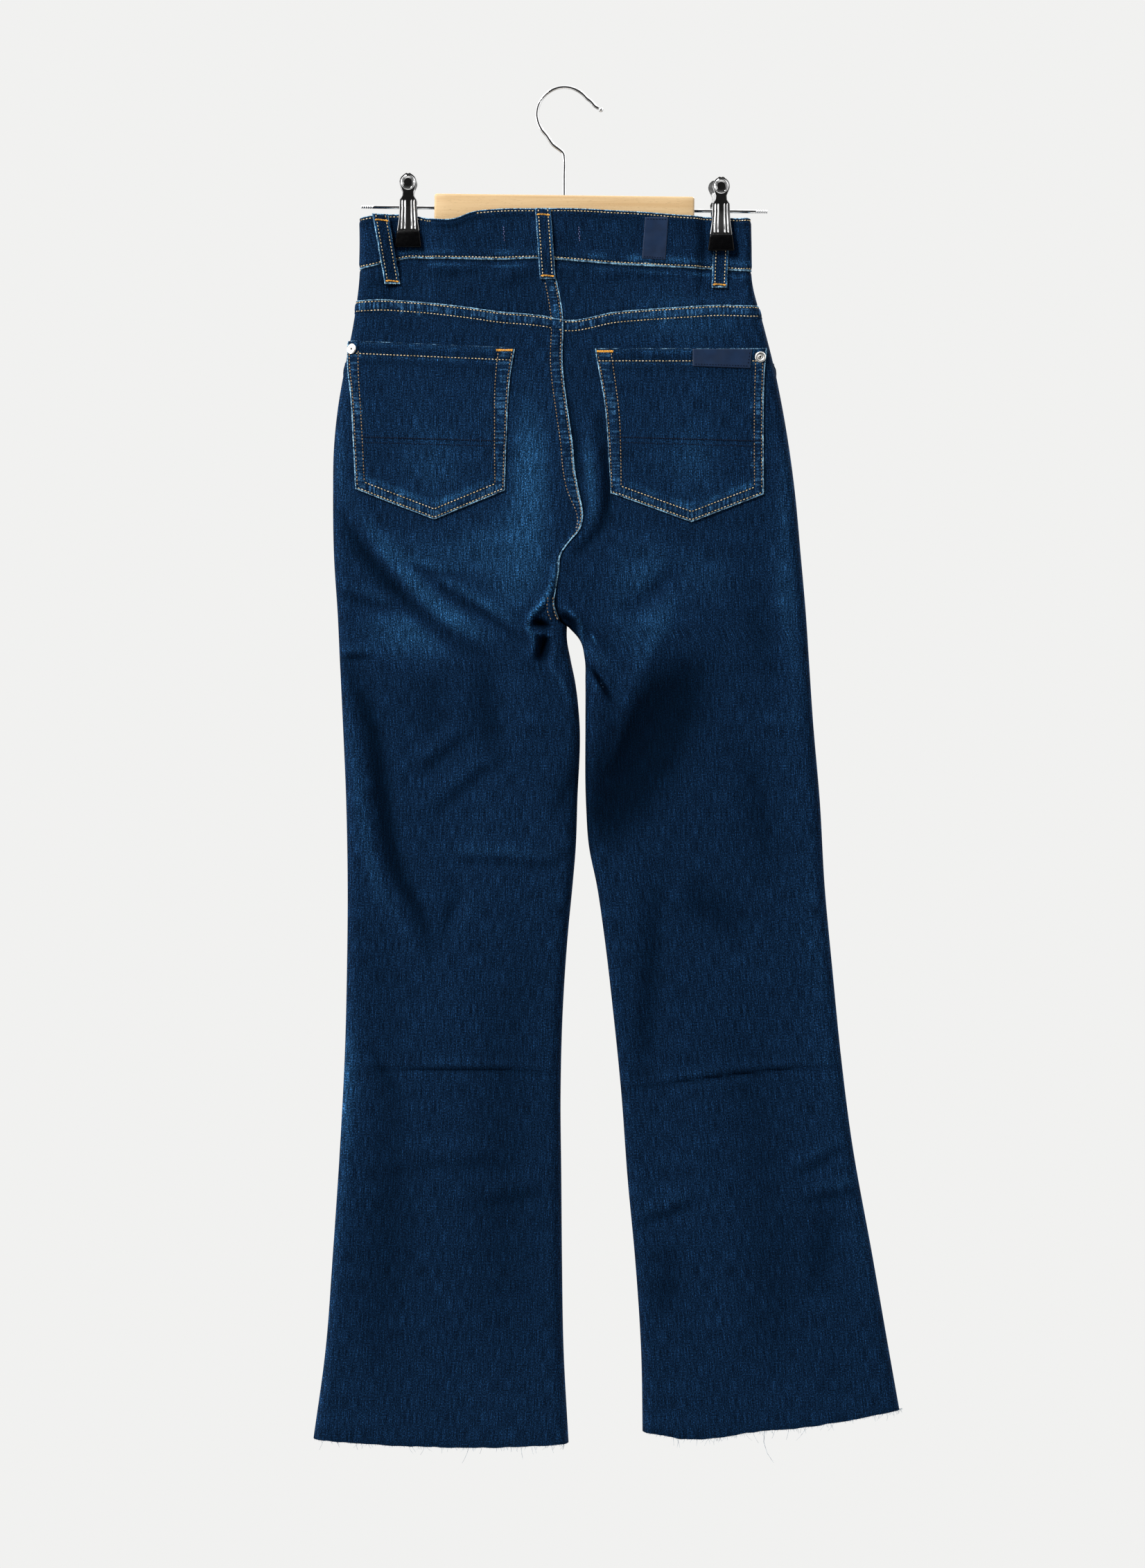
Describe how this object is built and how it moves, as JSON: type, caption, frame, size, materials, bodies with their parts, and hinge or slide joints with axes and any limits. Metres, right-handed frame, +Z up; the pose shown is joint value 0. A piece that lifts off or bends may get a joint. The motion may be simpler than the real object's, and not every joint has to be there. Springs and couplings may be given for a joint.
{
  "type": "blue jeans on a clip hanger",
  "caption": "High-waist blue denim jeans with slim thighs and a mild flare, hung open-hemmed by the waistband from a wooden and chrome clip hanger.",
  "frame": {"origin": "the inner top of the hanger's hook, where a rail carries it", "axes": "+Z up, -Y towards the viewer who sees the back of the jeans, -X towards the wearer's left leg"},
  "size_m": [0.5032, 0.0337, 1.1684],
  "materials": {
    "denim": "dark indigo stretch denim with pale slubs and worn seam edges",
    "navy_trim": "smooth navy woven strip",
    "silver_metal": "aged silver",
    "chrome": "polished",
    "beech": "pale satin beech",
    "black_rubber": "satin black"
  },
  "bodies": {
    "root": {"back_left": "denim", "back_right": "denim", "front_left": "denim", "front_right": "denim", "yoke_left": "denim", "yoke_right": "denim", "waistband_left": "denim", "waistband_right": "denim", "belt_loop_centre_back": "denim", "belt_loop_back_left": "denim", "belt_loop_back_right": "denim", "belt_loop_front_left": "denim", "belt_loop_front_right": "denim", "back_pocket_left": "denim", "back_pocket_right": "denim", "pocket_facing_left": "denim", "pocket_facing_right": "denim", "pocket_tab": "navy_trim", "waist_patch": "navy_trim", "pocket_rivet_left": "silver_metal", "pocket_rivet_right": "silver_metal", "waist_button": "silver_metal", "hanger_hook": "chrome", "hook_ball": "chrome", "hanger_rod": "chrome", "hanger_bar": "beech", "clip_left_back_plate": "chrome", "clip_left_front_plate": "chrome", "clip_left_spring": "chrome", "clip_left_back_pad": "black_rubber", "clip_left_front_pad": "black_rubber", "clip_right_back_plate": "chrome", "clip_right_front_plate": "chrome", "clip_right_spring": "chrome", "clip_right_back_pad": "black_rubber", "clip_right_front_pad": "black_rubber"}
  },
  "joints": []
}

·····

[TASK BRIEF] Determine how many lines of the listing above hold the word "type". Report that number without anything else.

[EXERCISE ANSWER] 2